Entraba a trabajar a las ocho y salía a las siete de la tarde. De una a tres, la panadería cerraba. São aprovechaba para hacer la compra y luego callejeaba por Lisboa, mientras se comía un sándwich o un trozo de empanada. Disfrutaba con su trabajo. La tienda estaba en el barrio de Alfama, en pleno centro. Había muchas viejecitas que iban cada mañana a comprar el pan, renqueando, arrastrando los pies a pasitos cortos, apoyándose derrotadas en un bastón. Algunas se quedaban allí mucho rato, y charlaban y le contaban cosas de los tiempos pasados, los padres, el buen marido que se había muerto demasiado pronto, los hijos que habían triunfado o se habían perdido en las drogas, y también los nietos que no venían nunca o venían muy a menudo, y las enfermedades, y los culebrones de la televisión que ella no veía. Le gustaban aquellas mujeres que llevaban la vida a cuestas como caracoles. La conmovían con sus pequeños recuerdos tan importantes, con aquella manera tímida y a la vez entusiasmada que tenían de alumbrar todos los recovecos de sus existencias, e ir recogiendo uno a uno los restos marchitos de las cosas que les habían sucedido, los amores y los abandonos, los tiempos de esplendor y las penurias, los triunfos y las derrotas, las inmensas alegrías y las lágrimas insoportables, cosas comunes que ellas sostenían sin embargo entre las manos como si fuesen delicadas piedras preciosas.

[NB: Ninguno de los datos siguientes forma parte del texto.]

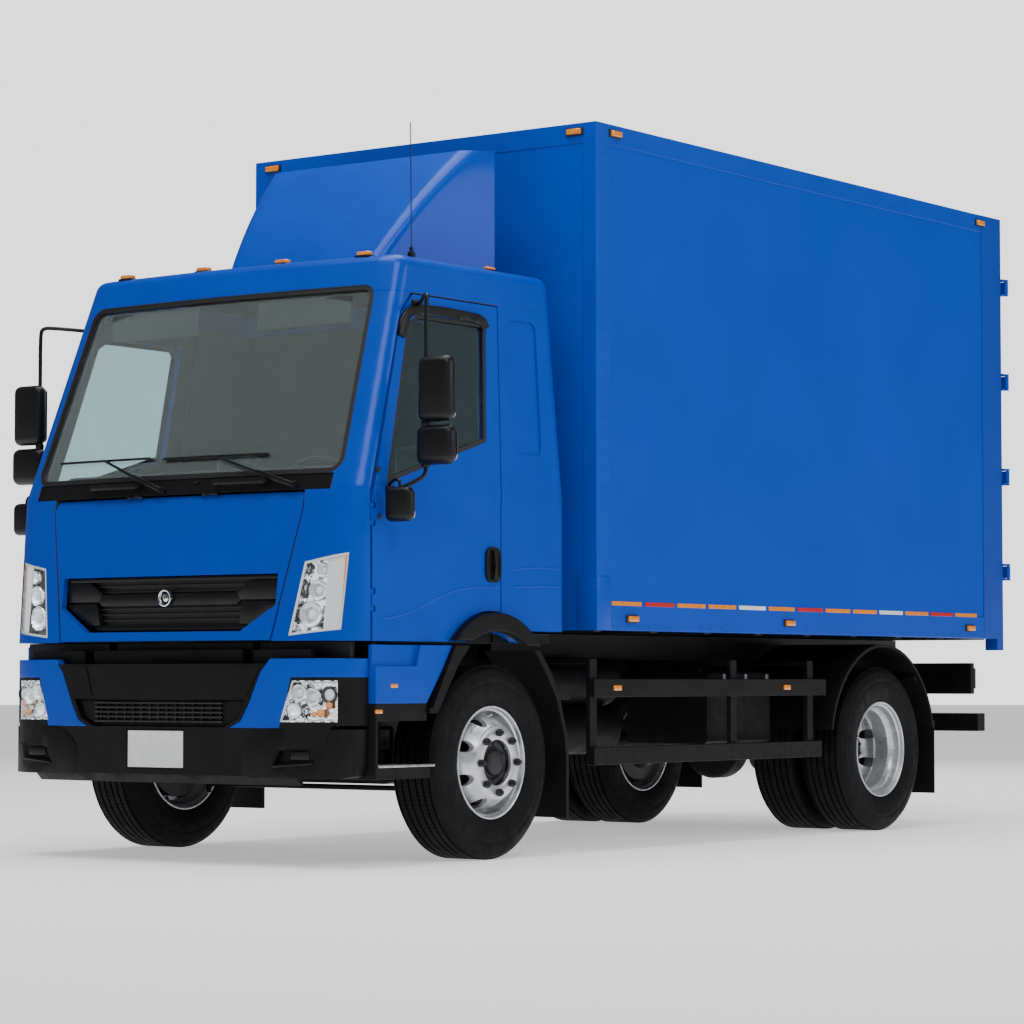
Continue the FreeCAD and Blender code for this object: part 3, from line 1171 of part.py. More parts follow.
def rear_frame():
    rear = "axle_y + body_front + body_length"
    inner = "body_half - rear_post_width"
    post = plate("rear_post", "XY_Plane",
                 [("body_half - rail_width", f"{rear} - rear_post_depth"),
                  ("body_half", f"{rear} - rear_post_depth"), ("body_half", rear),
                  (inner, rear), (inner, f"{rear} - sill_depth"),
                  ("body_half - rail_width", f"{rear} - sill_depth")], "rail_low", "body_top")
    foot = block("rear_post_foot", ("body_half - post_face", "body_half"),
                 (f"{rear} - corner_block_depth", rear), ("rear_sill_low", "rail_low"))
    pieces = [post, foot]
    pins = []
    for index in range(int(size("door_hinge_count"))):
        middle = hinge_height(index)
        low = f"{middle} - door_knuckle_height / 2"
        high = f"{middle} + door_knuckle_height / 2"
        pin_x = "body_half + door_pin_out"
        pin_y = f"{rear} + door_pin_back"
        for end, z in (("low", (f"{low} - hinge_gap - hinge_lug", f"{low} - hinge_gap")),
                       ("high", (f"{high} + hinge_gap", f"{high} + hinge_gap + hinge_lug"))):
            pieces.append(block(f"hinge_lug_{end}_{index}",
                                ("body_half - post_face / 2", pin_x),
                                (rear, pin_y), z))
            pieces.append(rod(f"hinge_boss_{end}_{index}", "z", (pin_x, pin_y, z[0]),
                              "hinge_lug", "door_knuckle_radius"))
        pieces.append(rod(f"hinge_pin_{index}", "z",
                          (pin_x, pin_y, f"{low} - hinge_gap - hinge_lug"),
                          "door_knuckle_height + 2 * hinge_gap + 2 * hinge_lug",
                          "door_pin_radius"))
    left = joined("rear_post_left", pieces)
    header = block("rear_header_beam", (f"0 - ({inner})", inner),
                   (f"{rear} - sill_depth", rear), ("body_top - rear_header", "body_top"))
    sill = block("rear_sill", (f"0 - ({inner})", inner), (f"{rear} - sill_depth", rear),
                 ("rail_low", "floor_top"))
    return node(joined("rear_frame", [left, mirrored("rear_post_right", left), header, sill]),
                "rear_frame")


def hinge_height(index):
    """The middle height of one rear door hinge."""
    count = int(size("door_hinge_count"))
    share = (2 * index + 1) / (2 * count)
    return (f"(floor_top + {share} * (body_top - rear_header - floor_top))")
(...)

Los ancianos eran en cambio menos comunicativos. Casi todos parecían tristes y un poco perdidos, igual que si el tiempo les hubiera pasado por encima arrancándoles de la memoria los momentos luminosos. Pero había uno, don Carlos, con el que São se reía mucho. Todavía usaba sombrero, y buenos temos algo desgastados de telas claras en verano y oscuras en invierno. Había vivido en Angola en su juventud, y se había casado con una angoleña que había muerto al poco de llegar a Portugal, dejándolo solo y sin hijos. La imagen de São debía de traerle muchos recuerdos, y todas las mañanas le hacía nostálgicas proposiciones:

– ¡ Ay, mi negrita -solía decirle-, si me hubieras conocido hace cuarenta años, me dejarías que te tratase como la reina que eres!